# Task details:
Repeat every entry in the listing below, exactly.

-- start of Data shown --

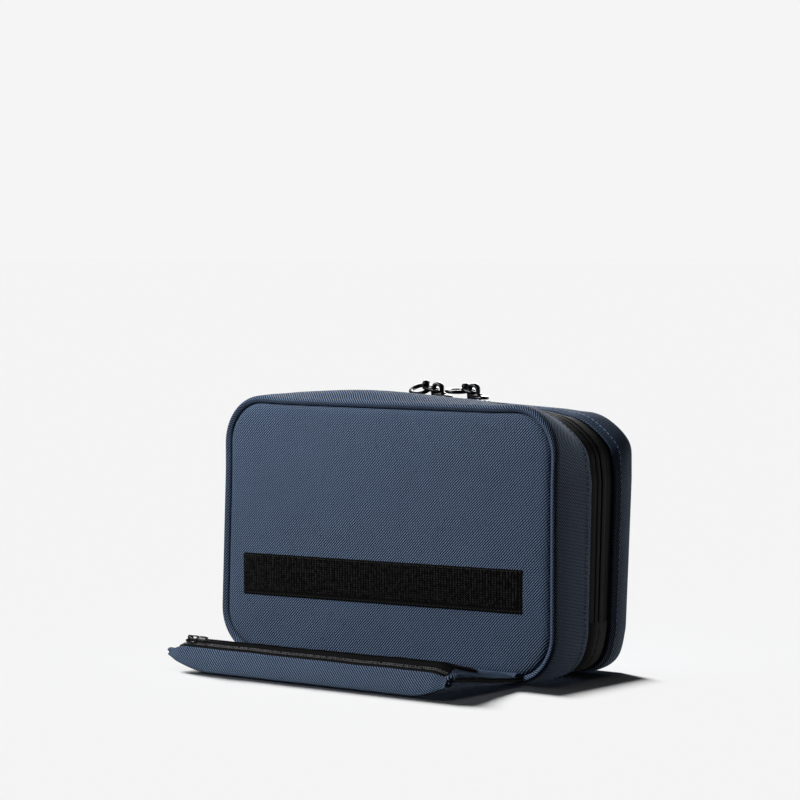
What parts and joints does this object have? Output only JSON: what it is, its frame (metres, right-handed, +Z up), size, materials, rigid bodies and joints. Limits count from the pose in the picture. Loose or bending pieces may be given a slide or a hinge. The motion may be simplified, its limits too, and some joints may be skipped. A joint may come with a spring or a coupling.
{
  "type": "zip-around soft travel organizer case",
  "caption": "Soft twill zip-around travel organizer standing on its long edge, with a hook strip on its face and a zipped flap pouch hinged along the front bottom seam.",
  "frame": {"origin": "centre of the footprint of the whole object, on the surface it stands on", "axes": "+X along the long edge (to the right seen from the front), +Y from the pouch to the back panel, +Z up"},
  "size_m": [0.25, 0.1562, 0.1692],
  "materials": {
    "twill": "navy polyester twill",
    "foam": "closed-cell foam sheet",
    "lining": "plain woven polyester lining",
    "black_tape": "grosgrain binding",
    "elastic": "ribbed elastic webbing",
    "zip_tape": "woven zipper tape",
    "coil": "nylon zipper coil",
    "hook_tape": "hook tape",
    "loop_tape": "brushed loop tape",
    "mesh": "warp-knit mesh",
    "gunmetal": "gloss black-nickel die-cast zinc"
  },
  "bodies": {
    "front_half": {"front_panel": "twill", "hook_strip": "hook_tape", "front_gusset": "twill", "front_foam": "foam", "front_lining": "lining", "front_binding": "black_tape", "front_zip_tape": "zip_tape", "front_coil": "coil", "zip_end_left": "zip_tape", "zip_end_right": "zip_tape", "spine_panel": "twill", "back_bottom_gusset": "twill", "slip_pocket": "lining", "slip_pocket_binding": "black_tape", "elastic_loops": "elastic", "pouch_hinge_tape": "black_tape"},
    "back_half": {"back_panel": "twill", "back_gusset": "twill", "back_foam": "foam", "back_lining": "lining", "back_binding": "black_tape", "back_zip_tape": "zip_tape", "back_coil": "coil", "mesh_pocket": "mesh", "mesh_pocket_binding": "black_tape"},
    "pouch": {"pouch_base": "twill", "pouch_front_band": "twill", "pouch_top": "twill", "pouch_end_left": "twill", "pouch_end_right": "twill", "pouch_tape_front": "zip_tape", "pouch_tape_top": "zip_tape", "pouch_coil_front": "coil", "pouch_coil_top": "coil", "loop_strip": "loop_tape"},
    "slider_left": {"slider_left": "gunmetal"},
    "slider_right": {"slider_right": "gunmetal"},
    "pull_left": {"pull_left": "gunmetal"},
    "pull_right": {"pull_right": "gunmetal"},
    "pouch_slider": {"pouch_slider": "gunmetal"},
    "pouch_pull": {"pouch_pull": "gunmetal"}
  },
  "joints": [
    {"name": "back_open", "type": "hinge", "parent": "front_half", "child": "back_half", "pos_m": [0, 0.07485, 0.004], "axis": [-1, 0, 0], "range_deg": [0, 90]},
    {"name": "pouch_fold", "type": "hinge", "parent": "front_half", "child": "pouch", "pos_m": [0, -0.00515, 0.006], "axis": [-1, 0, 0], "range_deg": [0, 72]},
    {"name": "slider_left_slide", "type": "slide", "parent": "front_half", "child": "slider_left", "axis": [-1, 0, 0], "range_m": [0, 0.08]},
    {"name": "slider_right_slide", "type": "slide", "parent": "front_half", "child": "slider_right", "axis": [1, 0, 0], "range_m": [0, 0.052]},
    {"name": "pull_left_swing", "type": "hinge", "parent": "slider_left", "child": "pull_left", "pos_m": [0.007, 0.04585, 0.1635], "axis": [0, 1, 0], "range_deg": [0, 60]},
    {"name": "pull_right_swing", "type": "hinge", "parent": "slider_right", "child": "pull_right", "pos_m": [0.034, 0.04585, 0.1635], "axis": [0, 1, 0], "range_deg": [0, 145]},
    {"name": "pouch_slider_slide", "type": "slide", "parent": "pouch", "child": "pouch_slider", "axis": [1, 0, 0], "range_m": [0, 0.178]},
    {"name": "pouch_pull_swing", "type": "hinge", "parent": "pouch_slider", "child": "pouch_pull", "pos_m": [-0.089, -0.07436, 0.01991], "axis": [0, -0.8944, -0.4472], "range_deg": [0, 145]}
  ]
}
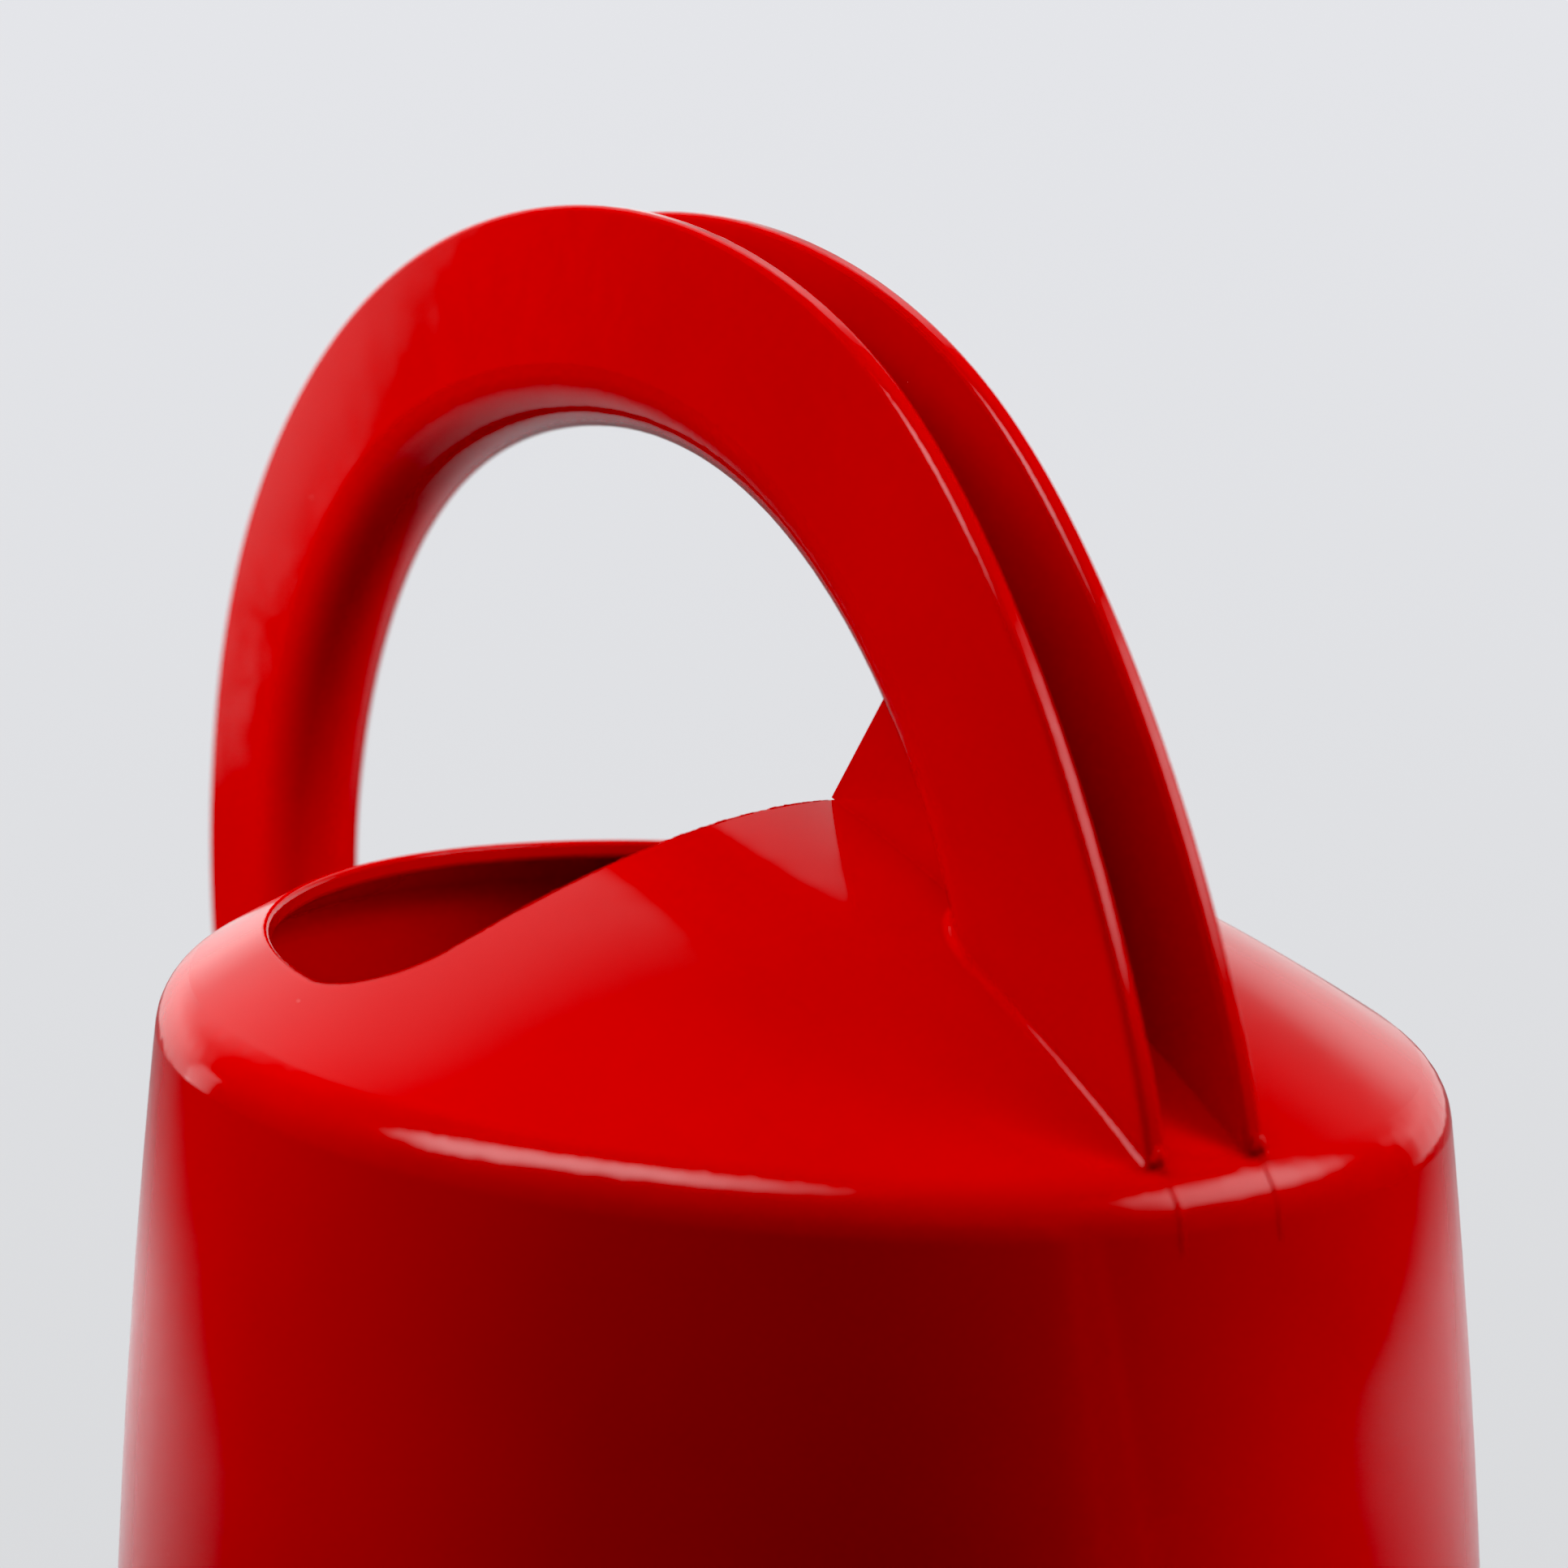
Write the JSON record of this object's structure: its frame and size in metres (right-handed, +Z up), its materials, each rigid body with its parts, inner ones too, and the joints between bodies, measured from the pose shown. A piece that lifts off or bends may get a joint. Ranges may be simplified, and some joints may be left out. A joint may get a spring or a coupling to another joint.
{
  "type": "watering can",
  "caption": "Round plastic watering can with a sloping domed shoulder, half-moon filling mouth, arched channel handle, plug-in spout and a turning sprinkler head.",
  "frame": {"origin": "centre of the foot, on the ground", "axes": "+X front, towards the spout; +Y left side; +Z up. The object is symmetric about the XZ plane"},
  "size_m": [0.4479, 0.172, 0.2365],
  "materials": {
    "red_plastic": "smooth moulded polypropylene, soft gloss",
    "seal_rubber": "matt black rubber",
    "grey_plastic": "satin moulded plastic"
  },
  "bodies": {
    "tank": {"tank_shell": "red_plastic", "carry_handle": "red_plastic", "base_plate": "red_plastic"},
    "spout": {"spout_tube": "red_plastic", "spout_seal": "seal_rubber"},
    "sleeve": {"rose_sleeve": "grey_plastic"},
    "rose": {"rose_shell": "red_plastic", "rose_plate": "grey_plastic"}
  },
  "joints": [
    {"name": "spout_pull_out", "type": "slide", "parent": "tank", "child": "spout", "axis": [0.9063, 0, 0.4226], "range_m": [0, 0.03]},
    {"name": "sleeve_pull_off", "type": "slide", "parent": "spout", "child": "sleeve", "axis": [0.829, 0, 0.5592], "range_m": [0, 0.02]},
    {"name": "rose_turn", "type": "hinge", "parent": "sleeve", "child": "rose", "pos_m": [0.226, 0, 0.156], "axis": [0.829, 0, 0.5592], "continuous": true}
  ]
}
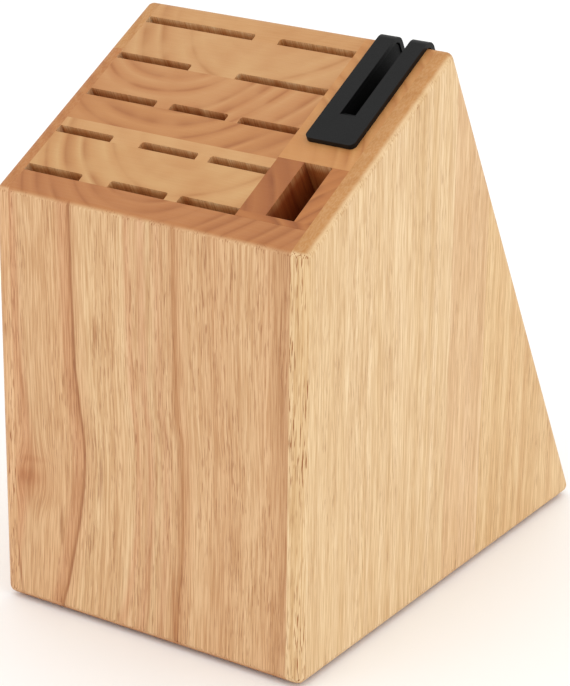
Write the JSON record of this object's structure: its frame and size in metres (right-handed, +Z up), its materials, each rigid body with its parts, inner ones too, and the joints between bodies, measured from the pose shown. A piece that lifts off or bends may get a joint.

-- end of Data shown --

# Result for this task:
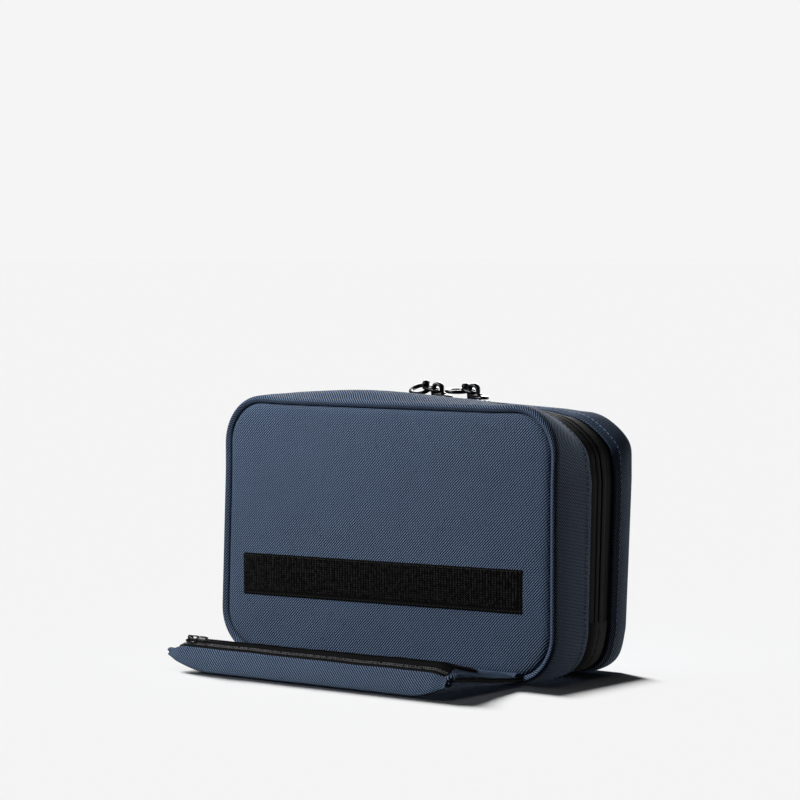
What parts and joints does this object have? Output only JSON: what it is, its frame (metres, right-handed, +Z up), size, materials, rigid bodies and joints. Limits count from the pose in the picture. Loose or bending pieces may be given a slide or a hinge. The motion may be simplified, its limits too, and some joints may be skipped. A joint may come with a spring or a coupling.
{
  "type": "zip-around soft travel organizer case",
  "caption": "Soft twill zip-around travel organizer standing on its long edge, with a hook strip on its face and a zipped flap pouch hinged along the front bottom seam.",
  "frame": {"origin": "centre of the footprint of the whole object, on the surface it stands on", "axes": "+X along the long edge (to the right seen from the front), +Y from the pouch to the back panel, +Z up"},
  "size_m": [0.25, 0.1562, 0.1692],
  "materials": {
    "twill": "navy polyester twill",
    "foam": "closed-cell foam sheet",
    "lining": "plain woven polyester lining",
    "black_tape": "grosgrain binding",
    "elastic": "ribbed elastic webbing",
    "zip_tape": "woven zipper tape",
    "coil": "nylon zipper coil",
    "hook_tape": "hook tape",
    "loop_tape": "brushed loop tape",
    "mesh": "warp-knit mesh",
    "gunmetal": "gloss black-nickel die-cast zinc"
  },
  "bodies": {
    "front_half": {"front_panel": "twill", "hook_strip": "hook_tape", "front_gusset": "twill", "front_foam": "foam", "front_lining": "lining", "front_binding": "black_tape", "front_zip_tape": "zip_tape", "front_coil": "coil", "zip_end_left": "zip_tape", "zip_end_right": "zip_tape", "spine_panel": "twill", "back_bottom_gusset": "twill", "slip_pocket": "lining", "slip_pocket_binding": "black_tape", "elastic_loops": "elastic", "pouch_hinge_tape": "black_tape"},
    "back_half": {"back_panel": "twill", "back_gusset": "twill", "back_foam": "foam", "back_lining": "lining", "back_binding": "black_tape", "back_zip_tape": "zip_tape", "back_coil": "coil", "mesh_pocket": "mesh", "mesh_pocket_binding": "black_tape"},
    "pouch": {"pouch_base": "twill", "pouch_front_band": "twill", "pouch_top": "twill", "pouch_end_left": "twill", "pouch_end_right": "twill", "pouch_tape_front": "zip_tape", "pouch_tape_top": "zip_tape", "pouch_coil_front": "coil", "pouch_coil_top": "coil", "loop_strip": "loop_tape"},
    "slider_left": {"slider_left": "gunmetal"},
    "slider_right": {"slider_right": "gunmetal"},
    "pull_left": {"pull_left": "gunmetal"},
    "pull_right": {"pull_right": "gunmetal"},
    "pouch_slider": {"pouch_slider": "gunmetal"},
    "pouch_pull": {"pouch_pull": "gunmetal"}
  },
  "joints": [
    {"name": "back_open", "type": "hinge", "parent": "front_half", "child": "back_half", "pos_m": [0, 0.07485, 0.004], "axis": [-1, 0, 0], "range_deg": [0, 90]},
    {"name": "pouch_fold", "type": "hinge", "parent": "front_half", "child": "pouch", "pos_m": [0, -0.00515, 0.006], "axis": [-1, 0, 0], "range_deg": [0, 72]},
    {"name": "slider_left_slide", "type": "slide", "parent": "front_half", "child": "slider_left", "axis": [-1, 0, 0], "range_m": [0, 0.08]},
    {"name": "slider_right_slide", "type": "slide", "parent": "front_half", "child": "slider_right", "axis": [1, 0, 0], "range_m": [0, 0.052]},
    {"name": "pull_left_swing", "type": "hinge", "parent": "slider_left", "child": "pull_left", "pos_m": [0.007, 0.04585, 0.1635], "axis": [0, 1, 0], "range_deg": [0, 60]},
    {"name": "pull_right_swing", "type": "hinge", "parent": "slider_right", "child": "pull_right", "pos_m": [0.034, 0.04585, 0.1635], "axis": [0, 1, 0], "range_deg": [0, 145]},
    {"name": "pouch_slider_slide", "type": "slide", "parent": "pouch", "child": "pouch_slider", "axis": [1, 0, 0], "range_m": [0, 0.178]},
    {"name": "pouch_pull_swing", "type": "hinge", "parent": "pouch_slider", "child": "pouch_pull", "pos_m": [-0.089, -0.07436, 0.01991], "axis": [0, -0.8944, -0.4472], "range_deg": [0, 145]}
  ]
}
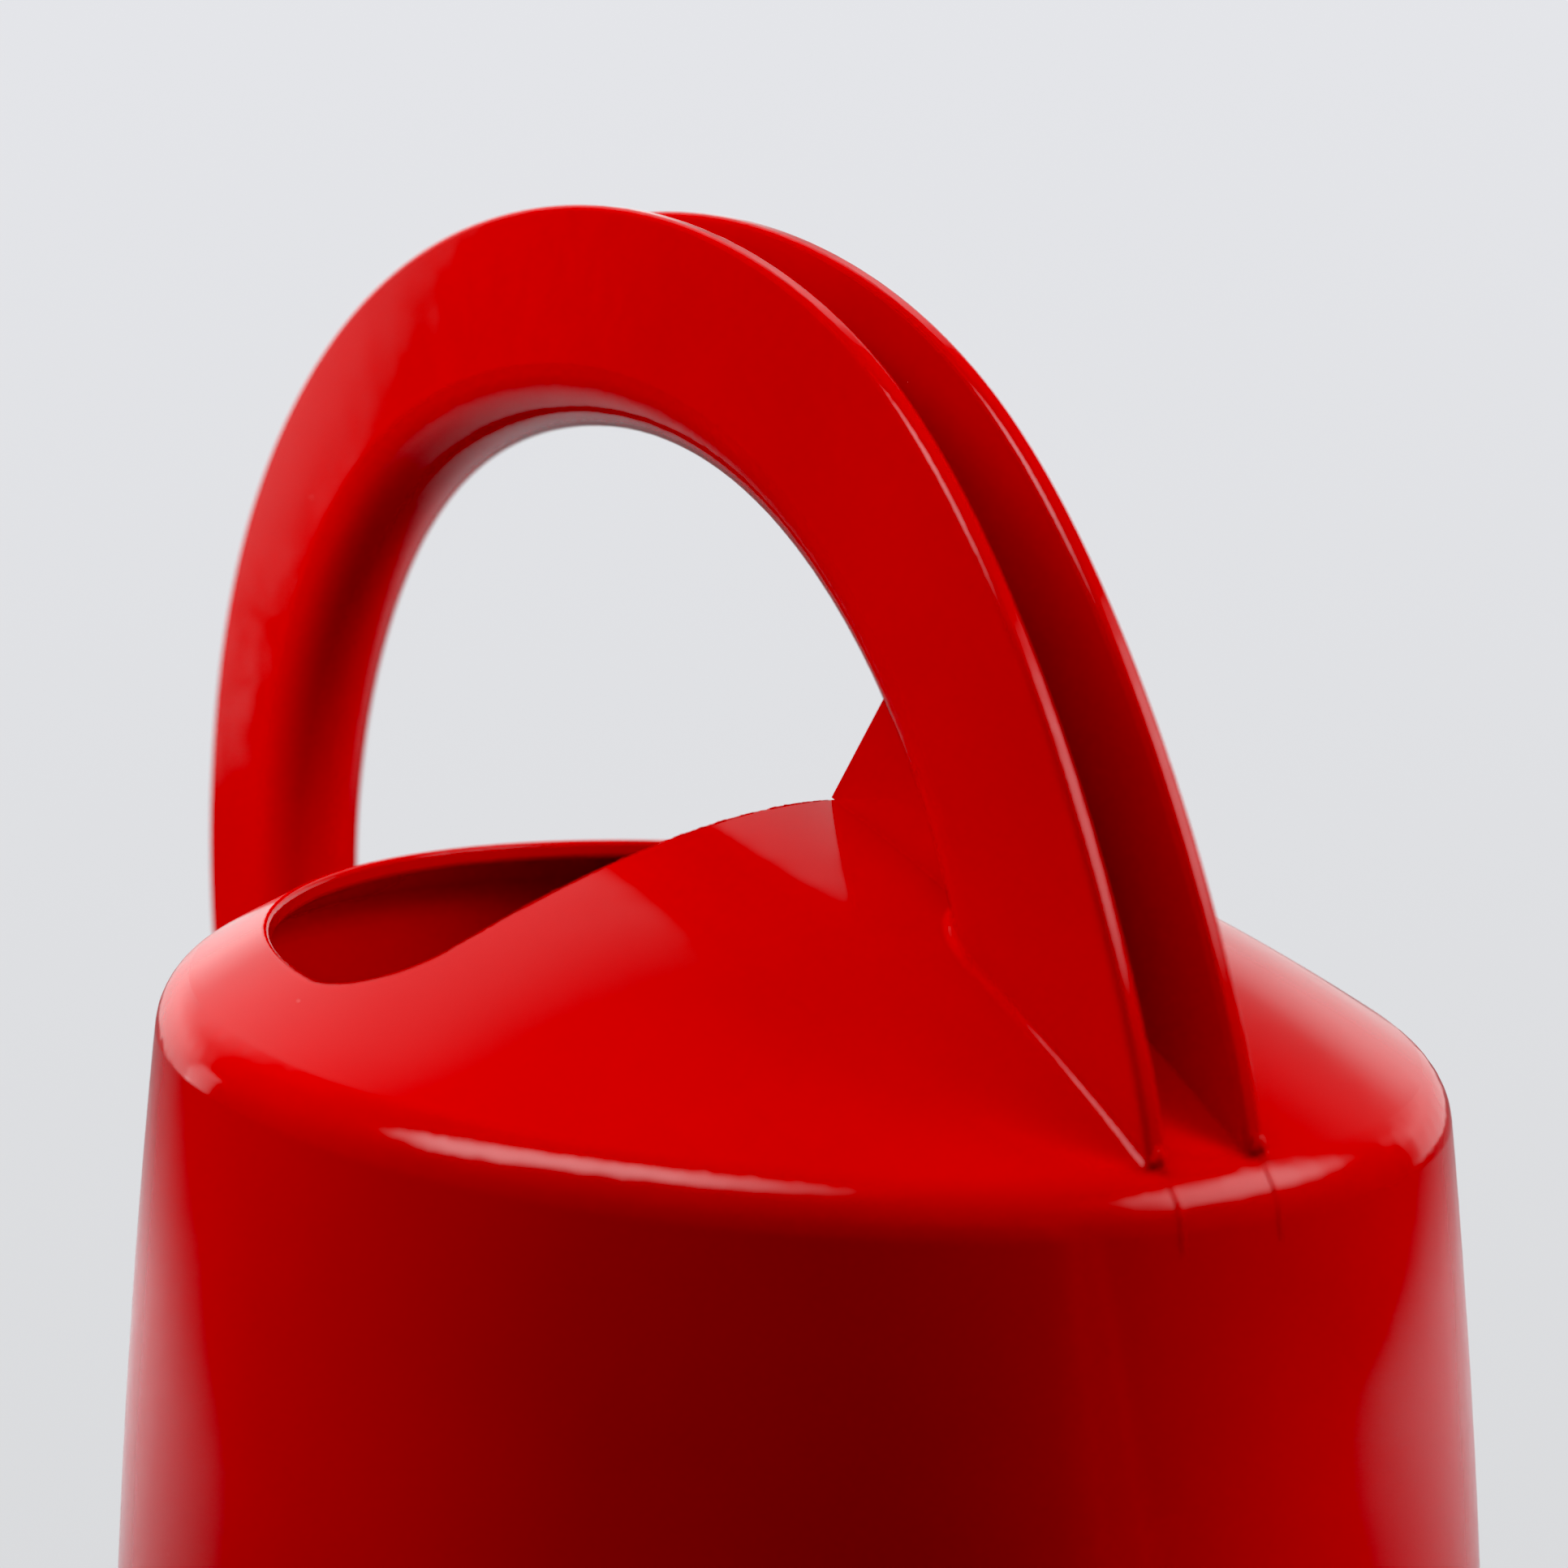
Write the JSON record of this object's structure: its frame and size in metres (right-handed, +Z up), its materials, each rigid body with its parts, inner ones too, and the joints between bodies, measured from the pose shown. A piece that lifts off or bends may get a joint. Ranges may be simplified, and some joints may be left out. A joint may get a spring or a coupling to another joint.
{
  "type": "watering can",
  "caption": "Round plastic watering can with a sloping domed shoulder, half-moon filling mouth, arched channel handle, plug-in spout and a turning sprinkler head.",
  "frame": {"origin": "centre of the foot, on the ground", "axes": "+X front, towards the spout; +Y left side; +Z up. The object is symmetric about the XZ plane"},
  "size_m": [0.4479, 0.172, 0.2365],
  "materials": {
    "red_plastic": "smooth moulded polypropylene, soft gloss",
    "seal_rubber": "matt black rubber",
    "grey_plastic": "satin moulded plastic"
  },
  "bodies": {
    "tank": {"tank_shell": "red_plastic", "carry_handle": "red_plastic", "base_plate": "red_plastic"},
    "spout": {"spout_tube": "red_plastic", "spout_seal": "seal_rubber"},
    "sleeve": {"rose_sleeve": "grey_plastic"},
    "rose": {"rose_shell": "red_plastic", "rose_plate": "grey_plastic"}
  },
  "joints": [
    {"name": "spout_pull_out", "type": "slide", "parent": "tank", "child": "spout", "axis": [0.9063, 0, 0.4226], "range_m": [0, 0.03]},
    {"name": "sleeve_pull_off", "type": "slide", "parent": "spout", "child": "sleeve", "axis": [0.829, 0, 0.5592], "range_m": [0, 0.02]},
    {"name": "rose_turn", "type": "hinge", "parent": "sleeve", "child": "rose", "pos_m": [0.226, 0, 0.156], "axis": [0.829, 0, 0.5592], "continuous": true}
  ]
}
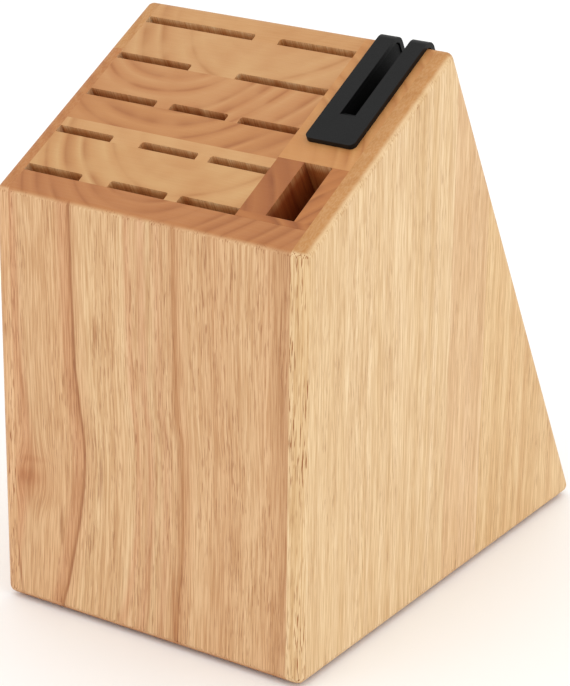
Write the JSON record of this object's structure: its frame and size in metres (right-handed, +Z up), its materials, each rigid body with its parts, inner ones too, and the joints between bodies, measured from the pose shown. A piece that lifts off or bends may get a joint.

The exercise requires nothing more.